Scripts that build objects:
>>>

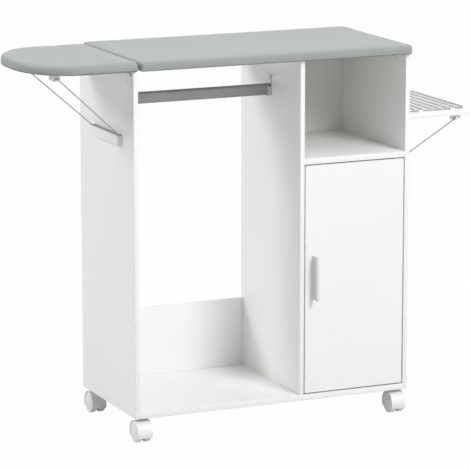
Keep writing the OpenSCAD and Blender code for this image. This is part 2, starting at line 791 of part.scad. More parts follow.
module door() in_frame() color("white") difference() {
    translate([door_x0, 0, door_z0]) cube([door_x1 - door_x0, door_t, door_z1 - door_z0]);
    translate([pivot_x, pivot_inset, door_z0 - 1]) cylinder(d = bush_d + 0.1, h = bush_l + 1.5);
    translate([pivot_x, pivot_inset, door_z1 - bush_l - 0.5]) cylinder(d = bush_d + 0.1, h = bush_l + 1.5);
    at_handle_screws() translate([0, 0, -1]) cylinder(d = 4.2, h = door_t + 2);
    at_strike_screw() pilot();
}

module door_bushes() in_frame() color("white") {
    for (z = [door_z0, door_z1 - bush_l]) translate([pivot_x, pivot_inset, z]) difference() {
        cylinder(d = bush_d, h = bush_l);
        translate([0, 0, -1]) cylinder(d = pivot_d + 2 * pin_clear, h = bush_l + 2);
    }
}

module door_pivot_pins() in_frame() color("silver") {
    translate([pivot_x, pivot_inset, board_t - 7.5]) cylinder(d = pivot_d, h = 7.5 + door_gap + bush_l - 1);
    translate([pivot_x, pivot_inset, door_z1 - bush_l + 1]) cylinder(d = pivot_d, h = 7.5 + door_gap + bush_l - 1);
}

handle_x = door_x0 + handle_from_edge;
handle_post = 10;

module at_handle_screws() for (side = [-1, 1])
    translate([handle_x, 0, handle_z + side * (handle_l - handle_post) / 2]) rotate([-90, 0, 0]) children();

module rounded_rect(w, h, r) {
    translate([r, 0]) square([w - 2 * r, h]);
    translate([0, r]) square([w, h - 2 * r]);
    for (x = [r, w - r]) for (y = [r, h - r]) translate([x, y]) circle(r);
}

module door_handle() in_frame() color("gray") difference() {
    translate([handle_x + handle_w / 2, 0, handle_z - handle_l / 2]) rotate([0, -90, 0])
        linear_extrude(handle_w) mirror([0, 1]) difference() {
            union() {
                rounded_rect(handle_l, handle_out, 5);
                square([handle_l, 6]);
            }
            translate([handle_post, -3]) rounded_rect(handle_l - 2 * handle_post, handle_out - handle_grip + 3, 3);
        }
    at_handle_screws() translate([0, 0, -12]) cylinder(d = 4.1, h = 13);
}

module door_screws() in_frame() color("silver") {
    at_handle_screws() {
        translate([0, 0, -11]) cylinder(d = 4, h = door_t + 11);
        translate([0, 0, door_t]) cylinder(d1 = 8, d2 = 6, h = 2);
    }
    at_strike_screw() wood_screw();
}

// Magnetic catch under the fixed shelf and its strike plate on the door

catch_x = divider_right + catch_side;

module at_catch_screws() for (side = [-1, 1])
    translate([catch_x + side * 17, door_t + 14, shelf_z - 3]) mirror([0, 0, 1]) children();

module magnetic_catch() in_frame() color("white") difference() {
    union() {
        translate([catch_x - 11, door_t + 1.5, shelf_z - 13]) cube([22, 18, 13]);
        translate([catch_x - 22, door_t + 7, shelf_z - 3]) cube([44, 13, 3]);
    }
    at_catch_screws() translate([0, 0, -9]) cylinder(d = screw_d + 0.4, h = 10);
}

module at_strike_screw() translate([catch_x, door_t + 1, shelf_z - 20]) rotate([-90, 0, 0]) children();

module strike_plate() in_frame() color("silver") difference() {
    translate([catch_x - 8, door_t, shelf_z - 26]) cube([16, 1, 20]);
    translate([catch_x, door_t - 1, shelf_z - 20]) rotate([-90, 0, 0]) cylinder(d = screw_d + 0.4, h = 3);
}

// Hanging rail of oval tube in two cradles

module oval(w, h) {
    square([w, h - w], center = true);
    for (s = [-1, 1]) translate([0, s * (h - w) / 2]) circle(d = w);
}

rail_end_gap = 1;
rail_z = panel_h - rail_drop;

module along_x(x0, length) translate([x0, mid_y, rail_z]) rotate([90, 0, 90]) linear_extrude(length) children();

module hanging_rail() in_frame() color("silver")
    along_x(upright_t + rail_end_gap + 3, hang_w - 2 * rail_end_gap - 6) difference() {
        oval(rail_w, rail_h);
        oval(rail_w - 2 * rail_wall, rail_h - 2 * rail_wall);
    }

module cradle_outline() {
    oval(rail_w + 2 * bracket_wall + 0.6, rail_h + 2 * bracket_wall + 0.6);
    translate([0, rail_h / 2 + bracket_lug / 2 - 4]) square([rail_w, bracket_lug + 8 - rail_w], center = true);
    translate([0, rail_h / 2 + bracket_lug - rail_w / 2]) circle(d = rail_w);
}

module cradle() {
    linear_extrude(3) cradle_outline();
    linear_extrude(bracket_l) difference() {
        oval(rail_w + 2 * bracket_wall + 0.6, rail_h + 2 * bracket_wall + 0.6);
        oval(rail_w + 0.6, rail_h + 0.6);
        translate([-rail_w, rail_h / 4]) square([2 * rail_w, rail_h]);
    }
}

module rail_brackets() in_frame() color("silver") difference() {
    union() {
        translate([upright_t, mid_y, rail_z]) rotate([90, 0, 90]) cradle();
        translate([divider_x, mid_y, rail_z]) mirror([1, 0, 0]) rotate([90, 0, 90]) cradle();
    }
    at_bracket_screw(upright_t, 1) translate([0, 0, -9]) cylinder(d = screw_d + 0.4, h = 12);
    at_bracket_screw(divider_x, -1) translate([0, 0, -9]) cylinder(d = screw_d + 0.4, h = 12);
}

module at_bracket_screw(x, side)
    translate([x + side * 3, mid_y, rail_z + rail_h / 2 + bracket_lug - rail_w / 2])
        rotate([0, side * 90, 0]) children();

// Castors: plate, swivelling hood, axle and two wheels

axle_z = wheel_d / 2 - castor_h;
hood_r = wheel_d / 2 + wheel_gap + hood_t;
wheel_w = (castor_w - hood_web) / 2 - 0.8;
boss_h = 3;
swivel_gap = 0.3;
neck_top = -plate_t - boss_h - swivel_gap;
neck_d = 15;

castors = [
    [castor_inset_x, castor_inset_y, -1],
    [cabinet_w - castor_inset_x, castor_inset_y, -1],
    [castor_inset_x, cabinet_d - castor_inset_y, 1],
    [cabinet_w - castor_inset_x, cabinet_d - castor_inset_y, 1],
];

module at_castors() for (c = castors) translate([c[0], c[1], 0]) children();

module at_plate_screws() for (x = [-10, 10]) for (y = [-13.5, 13.5])
    translate([x, y, -plate_t]) mirror([0, 0, 1]) children();

module castor_plates() in_frame() color("silver") at_castors() difference() {
    union() {
        translate([-plate_w / 2, -plate_l / 2, -plate_t]) cube([plate_w, plate_l, plate_t]);
        translate([0, 0, -plate_t - boss_h]) cylinder(d = kingpin_d + 6, h = boss_h + eps);
    }
    translate([0, 0, -20]) cylinder(d = kingpin_d + 2 * pin_clear, h = 30);
    at_plate_screws() translate([0, 0, -8]) cylinder(d = screw_d + 0.4, h = 12);
}

// Local origin on the swivel axis; the wheels trail towards the sign of trail_side
module hood(trail_side) {
    translate([0, 0, neck_top - 1]) cylinder(d = kingpin_d, h = 1 - neck_top - swivel_gap);
    difference() {
        union() {
            translate([0, trail_side * castor_trail, axle_z]) rotate([0, 90, 0])
                cylinder(r = hood_r, h = castor_w, center = true, $fn = 72);
            translate([0, 0, axle_z]) cylinder(d = neck_d, h = neck_top - axle_z);
        }
        for (side = [-1, 1])
            translate([side * (hood_web / 2 + castor_w / 2), trail_side * castor_trail, axle_z])
                rotate([0, 90, 0]) cylinder(r = wheel_d / 2 + wheel_gap, h = castor_w, center = true, $fn = 72);
        translate([-castor_w, -hood_r - 20, axle_z - 13.5 - hood_r])
            cube([2 * castor_w, 2 * hood_r + 40, hood_r]);
        translate([0, trail_side * castor_trail, axle_z]) rotate([0, 90, 0])
            cylinder(d = axle_d + 0.04, h = castor_w, center = true);
    }
}

module axle(trail_side) translate([0, trail_side * castor_trail, axle_z]) rotate([0, 90, 0])
    cylinder(d = axle_d, h = castor_w - 8, center = true);

module wheel(trail_side, side) {
    r = wheel_d / 2;
    w = wheel_w;
    bore = axle_d / 2 + pin_clear;
    translate([side * (hood_web / 2 + 0.5), trail_side * castor_trail, axle_z]) rotate([0, side * 90, 0])
        rotate_extrude($fn = 72) polygon([
            [bore, 0], [r - 1.5, 0], [r, 1.5], [r, w - 3], [r - 1, w - 1.2], [r - 3, w],
            [r - 5.5, w], [r - 6.3, w - 0.8], [r - 7.5, w - 0.8], [r - 8.5, w - 0.2], [0, w],
            [0, w - 2.5], [bore, w - 2.5],
        ]);
}

module castor_piece(index) in_frame() translate([castors[index][0], castors[index][1], 0]) children();

module castor_hood(index) color("white") castor_piece(index) hood(castors[index][2]);
module castor_axle(index) color("silver") castor_piece(index) axle(castors[index][2]);
module castor_wheel(index, side) color("white") castor_piece(index) wheel(castors[index][2], side);

// Wood screws, one node for each body

module cabinet_screws() in_frame() color("silver") {
    at_left_leaf_screws() wood_screw();
    at_right_leaf_screws() wood_screw();
    at_ledge_screws(0, left_ledge_z, 1) long_screw();
    at_ledge_screws(cabinet_w, right_ledge_z, -1) long_screw();
    at_block_screws(upright_t, 1) wood_screw();
    at_block_screws(divider_right, 1) wood_screw();
    at_block_screws(right_inner, -1) wood_screw();
    at_block_top_screws() wood_screw();
    at_bracket_screw(upright_t, 1) wood_screw();
    at_bracket_screw(divider_x, -1) wood_screw();
    at_catch_screws() wood_screw();
    at_castors() at_plate_screws() wood_screw();
}

module extension_screws() in_frame() color("silver") {
    at_wing_leaf_screws() wood_screw();
    at_left_clips() at_clip_screws() wood_screw();
}

module iron_shelf_screws() in_frame() color("silver") {
    at_iron_leaf_screws() wood_screw();
    at_right_clips() at_clip_screws() wood_screw();
}

left_side_panel();
middle_panel();
right_side_panel();
bottom_panel();
fixed_shelf();
back_panel();
low_back_board();
main_board();
main_pad();
inner_shelf();
shelf_pins();
hanging_rail();
rail_brackets();
corner_blocks();
cam_locks();
left_stay_ledge();
right_stay_ledge();
extension_hinge_fixed_leaves();
iron_shelf_hinge_fixed_leaves();
cabinet_screws();
door_pivot_pins();
magnetic_catch();
castor_plates();
extension_board();
extension_pad();
extension_hinge_moving_leaves();
extension_hinge_pins();
extension_clips();
extension_screws();
left_stay();
iron_shelf();
iron_rest();
iron_rest_saddles();
iron_shelf_hinge_moving_leaves();
iron_shelf_hinge_pins();
iron_shelf_clips();
iron_shelf_screws();
right_stay();
door();
door_handle();
door_bushes();
strike_plate();
door_screws();
castor_hood(0);  // castor_front_left_hood
castor_axle(0);  // castor_front_left_axle
castor_wheel(0, -1);  // castor_front_left_outer_wheel
castor_wheel(0, 1);  // castor_front_left_inner_wheel
castor_hood(1);  // castor_front_right_hood
castor_axle(1);  // castor_front_right_axle
castor_wheel(1, 1);  // castor_front_right_outer_wheel
castor_wheel(1, -1);  // castor_front_right_inner_wheel
castor_hood(2);  // castor_back_left_hood
castor_axle(2);  // castor_back_left_axle
castor_wheel(2, -1);  // castor_back_left_outer_wheel
castor_wheel(2, 1);  // castor_back_left_inner_wheel
castor_hood(3);  // castor_back_right_hood
castor_axle(3);  // castor_back_right_axle
castor_wheel(3, 1);  // castor_back_right_outer_wheel
castor_wheel(3, -1);  // castor_back_right_inner_wheel
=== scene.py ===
"""An ironing board cabinet on castors, dressed as photographed, in the order of its assembly."""
import json
import math

import bmesh
import bpy
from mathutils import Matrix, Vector

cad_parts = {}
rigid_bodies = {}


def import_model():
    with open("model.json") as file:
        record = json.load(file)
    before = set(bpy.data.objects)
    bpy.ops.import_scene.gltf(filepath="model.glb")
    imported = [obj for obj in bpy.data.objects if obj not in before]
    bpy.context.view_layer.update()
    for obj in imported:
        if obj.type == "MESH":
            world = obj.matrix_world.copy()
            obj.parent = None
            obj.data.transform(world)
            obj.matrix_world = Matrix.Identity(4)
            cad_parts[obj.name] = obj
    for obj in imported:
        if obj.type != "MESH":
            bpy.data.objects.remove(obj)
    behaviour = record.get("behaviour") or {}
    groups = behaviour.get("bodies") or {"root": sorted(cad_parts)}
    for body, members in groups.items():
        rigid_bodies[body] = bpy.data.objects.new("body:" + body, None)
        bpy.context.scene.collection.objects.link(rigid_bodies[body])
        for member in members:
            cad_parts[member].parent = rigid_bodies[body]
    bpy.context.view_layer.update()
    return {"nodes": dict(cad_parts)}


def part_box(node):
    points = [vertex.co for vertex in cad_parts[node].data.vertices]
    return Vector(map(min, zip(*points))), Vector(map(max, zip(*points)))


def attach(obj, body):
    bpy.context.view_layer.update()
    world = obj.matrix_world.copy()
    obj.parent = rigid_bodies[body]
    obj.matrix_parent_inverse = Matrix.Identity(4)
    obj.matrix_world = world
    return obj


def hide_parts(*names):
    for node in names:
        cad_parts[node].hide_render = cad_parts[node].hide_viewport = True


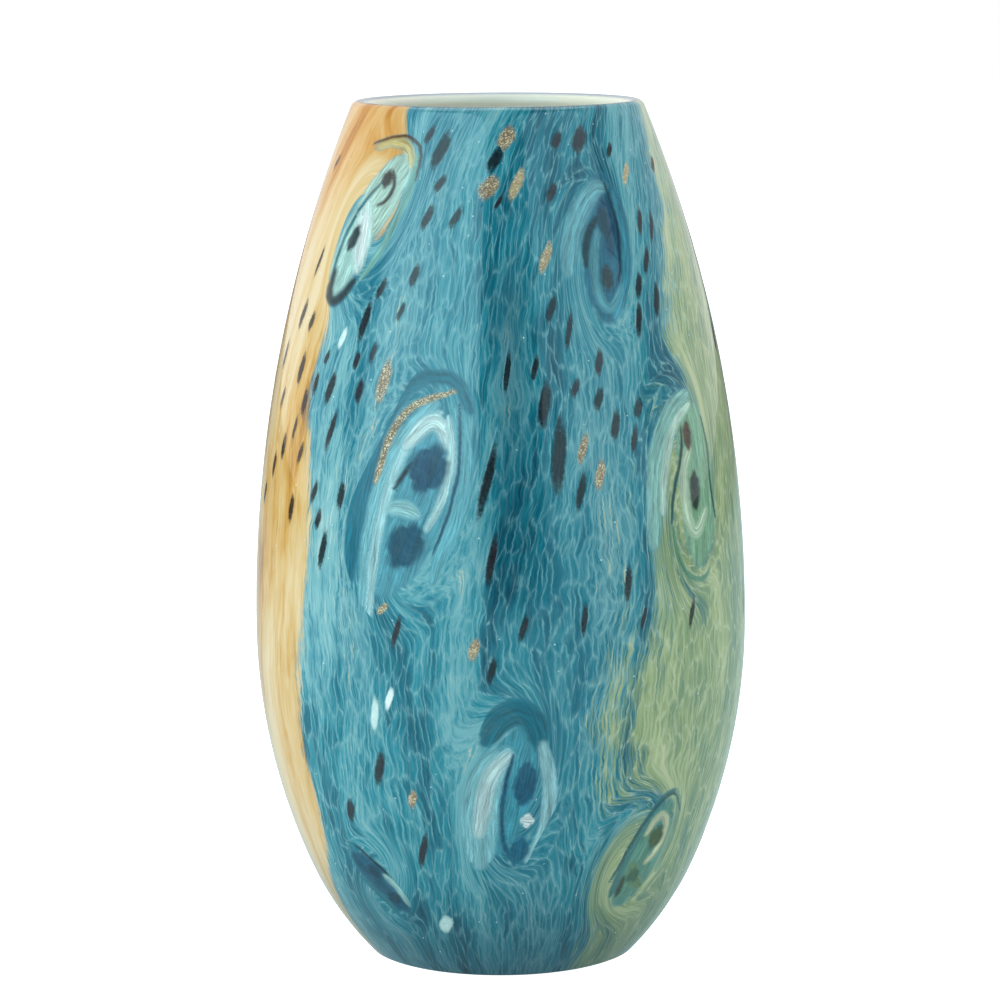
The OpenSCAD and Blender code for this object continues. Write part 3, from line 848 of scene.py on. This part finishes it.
EYES = {
    # node: two eyes, each with colour, width mm, softness mm, path across and along
    "twirl_left_top": [
        ("#14485a", 4.6, 1.8, [(0.12, 0.62), (0.14, 0.46)]),
        ("#2c3a3c", 4.6, 1.8, [(-0.2, -0.12), (-0.3, -0.38)]),
    ],
    "twirl_right_top": [
        ("#134258", 4.6, 2.0, [(0.15, 0.52), (0.25, 0.2)]),
        ("#3a3f42", 5.0, 2.2, [(0.22, -0.18), (0.24, -0.42)]),
    ],
    "twirl_middle": [
        ("#1c5870", 13.5, 3.0, [(0.27, 0.44), (0.1, 0.14)]),
        ("#1c5870", 13.0, 3.0, [(0.14, -0.30), (-0.12, -0.58)]),
    ],
    "twirl_right": [
        ("#5c4c3c", 4.4, 1.8, [(0.05, 0.52), (0.08, 0.3)]),
        ("#123640", 5.6, 2.0, [(0.2, 0.04), (0.22, -0.26)]),
    ],
    "twirl_foot": [
        ("#0a6480", 7.5, 1.6, [(0.34, 0.28), (0.38, -0.12)]),
        ("#0d6884", 6.5, 2.0, [(0.46, -0.62), (0.42, -0.85)]),
    ],
    "twirl_foot_right": [
        ("#4c6136", 7.5, 2.4, [(0.36, 0.38), (0.3, 0.14)]),
        ("#3c6c62", 6.0, 2.4, [(0.1, -0.3), (0.2, -0.42)]),
    ],
    "twirl_foot_left": [
        ("#17465a", 4.4, 2.2, [(-0.3, 0.25), (0.0, 0.15)]),
        ("#17465a", 4.4, 2.2, [(0.3, -0.2), (0.5, -0.3)]),
    ],
}
BACK_LIKE = {
    "twirl_back_right_top": "twirl_right",
    "twirl_back_right": "twirl_middle",
    "twirl_back_top": "twirl_foot",
    "twirl_back_foot": "twirl_right_top",
    "twirl_back_left": "twirl_left_top",
}
for node, like in BACK_LIKE.items():
    BANDS[node] = BANDS[like]
    EYES[node] = EYES[like]
GOLD_BASE = "#a08662"
FLAKE_MM = 0.3846


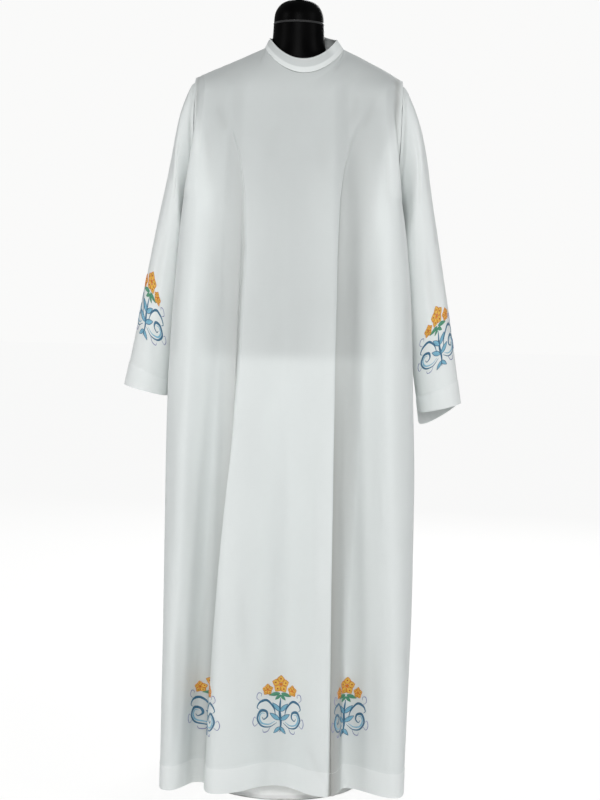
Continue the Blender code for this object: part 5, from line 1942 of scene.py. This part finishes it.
# Motifs: cloth, place across from its middle line, and height of the lower end over its lower edge
MOTIF_STEP, MOTIF_HEIGHT = 0.194, 0.102
FRONT_MIDDLE, BACK_MIDDLE = 0.0077, 0.0042
MOTIFS = {
    "embroidery_front_middle": ("front", FRONT_MIDDLE, MOTIF_HEIGHT),
    "embroidery_front_right": ("front", FRONT_MIDDLE - MOTIF_STEP, MOTIF_HEIGHT),
    "embroidery_front_left": ("front", FRONT_MIDDLE + MOTIF_STEP, MOTIF_HEIGHT),
    "embroidery_back_middle": ("back", BACK_MIDDLE, MOTIF_HEIGHT),
    "embroidery_back_right": ("back", BACK_MIDDLE + MOTIF_STEP, MOTIF_HEIGHT),
    "embroidery_back_left": ("back", BACK_MIDDLE - MOTIF_STEP, MOTIF_HEIGHT),
    "embroidery_sleeve_left": ("sleeve_left", -0.090, 0.087),
    "embroidery_sleeve_right": ("sleeve_right", 0.078, 0.095),
}


class ALB_OT_embroidery(bpy.types.Operator):
    """Embroider a flower over scrolls around the hem and above both cuffs"""

    bl_idname = "alb.embroidery"
    bl_label = "Embroidery"

    def execute(self, context):
        looks = context.scene.alb_embroidery
        threads = {thread: thread_finish("thread_" + thread, getattr(looks, thread))
                   for thread in MOTIF_THREADS}
        for name, (cloth, across, up) in MOTIFS.items():
            for thread, material in threads.items():
                work = Needlework(cloth_of(cloth), np.array((across, up)), looks.width / 2)
                motif_threads(work, thread)
                settle(work.piece(name + "_" + thread), material, "white_cloth")
        return {"FINISHED"}


class ALB_PT_panel(bpy.types.Panel):
    """Lists the steps that build the robe on its form, and what they can be given"""

    bl_idname = "ALB_PT_panel"
    bl_label = "Alb"
    bl_space_type = "VIEW_3D"
    bl_region_type = "UI"
    bl_category = "Alb"

    def draw(self, context):
        for name in CHOICES:
            choices = getattr(context.scene, name)
            box = self.layout.box()
            for key in choices.bl_rna.properties.keys():
                if key not in ("rna_type", "name"):
                    box.prop(choices, key)
        for operator in STEPS:
            self.layout.operator(operator.bl_idname)


STEPS = (ALB_OT_stage, ALB_OT_form, ALB_OT_stand, ALB_OT_front, ALB_OT_back, ALB_OT_sleeves,
         ALB_OT_collar, ALB_OT_stitches, ALB_OT_embroidery)
CHOICES = {"alb_cloth": AlbClothChoices, "alb_embroidery": AlbEmbroideryChoices,
           "alb_stage": AlbStageChoices}


def register():
    for name, choices in CHOICES.items():
        bpy.utils.register_class(choices)
        setattr(bpy.types.Scene, name, PointerProperty(type=choices))
    for cls in (*STEPS, ALB_PT_panel):
        bpy.utils.register_class(cls)


def unregister():
    for cls in reversed((*STEPS, ALB_PT_panel)):
        bpy.utils.unregister_class(cls)
    for name, choices in CHOICES.items():
        delattr(bpy.types.Scene, name)
        bpy.utils.unregister_class(choices)


def main():
    register()
    for step in STEPS:
        group_name, operator = step.bl_idname.split(".")
        getattr(getattr(bpy.ops, group_name), operator)()


if __name__ == "__main__":
    main()
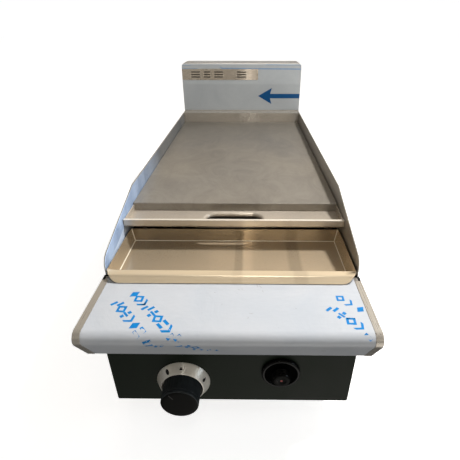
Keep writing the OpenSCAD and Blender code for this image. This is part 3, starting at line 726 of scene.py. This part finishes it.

<<<

STATED EXERCISE.
Taking the records above, retype every line from the one with "left_stay();" down to the one with "obj.parent = None", exactly and with nothing else.

SOLUTION FOR THIS PROBLEM.
left_stay();
iron_shelf();
iron_rest();
iron_rest_saddles();
iron_shelf_hinge_moving_leaves();
iron_shelf_hinge_pins();
iron_shelf_clips();
iron_shelf_screws();
right_stay();
door();
door_handle();
door_bushes();
strike_plate();
door_screws();
castor_hood(0);  // castor_front_left_hood
castor_axle(0);  // castor_front_left_axle
castor_wheel(0, -1);  // castor_front_left_outer_wheel
castor_wheel(0, 1);  // castor_front_left_inner_wheel
castor_hood(1);  // castor_front_right_hood
castor_axle(1);  // castor_front_right_axle
castor_wheel(1, 1);  // castor_front_right_outer_wheel
castor_wheel(1, -1);  // castor_front_right_inner_wheel
castor_hood(2);  // castor_back_left_hood
castor_axle(2);  // castor_back_left_axle
castor_wheel(2, -1);  // castor_back_left_outer_wheel
castor_wheel(2, 1);  // castor_back_left_inner_wheel
castor_hood(3);  // castor_back_right_hood
castor_axle(3);  // castor_back_right_axle
castor_wheel(3, 1);  // castor_back_right_outer_wheel
castor_wheel(3, -1);  // castor_back_right_inner_wheel
=== scene.py ===
"""An ironing board cabinet on castors, dressed as photographed, in the order of its assembly."""
import json
import math

import bmesh
import bpy
from mathutils import Matrix, Vector

cad_parts = {}
rigid_bodies = {}


def import_model():
    with open("model.json") as file:
        record = json.load(file)
    before = set(bpy.data.objects)
    bpy.ops.import_scene.gltf(filepath="model.glb")
    imported = [obj for obj in bpy.data.objects if obj not in before]
    bpy.context.view_layer.update()
    for obj in imported:
        if obj.type == "MESH":
            world = obj.matrix_world.copy()
            obj.parent = None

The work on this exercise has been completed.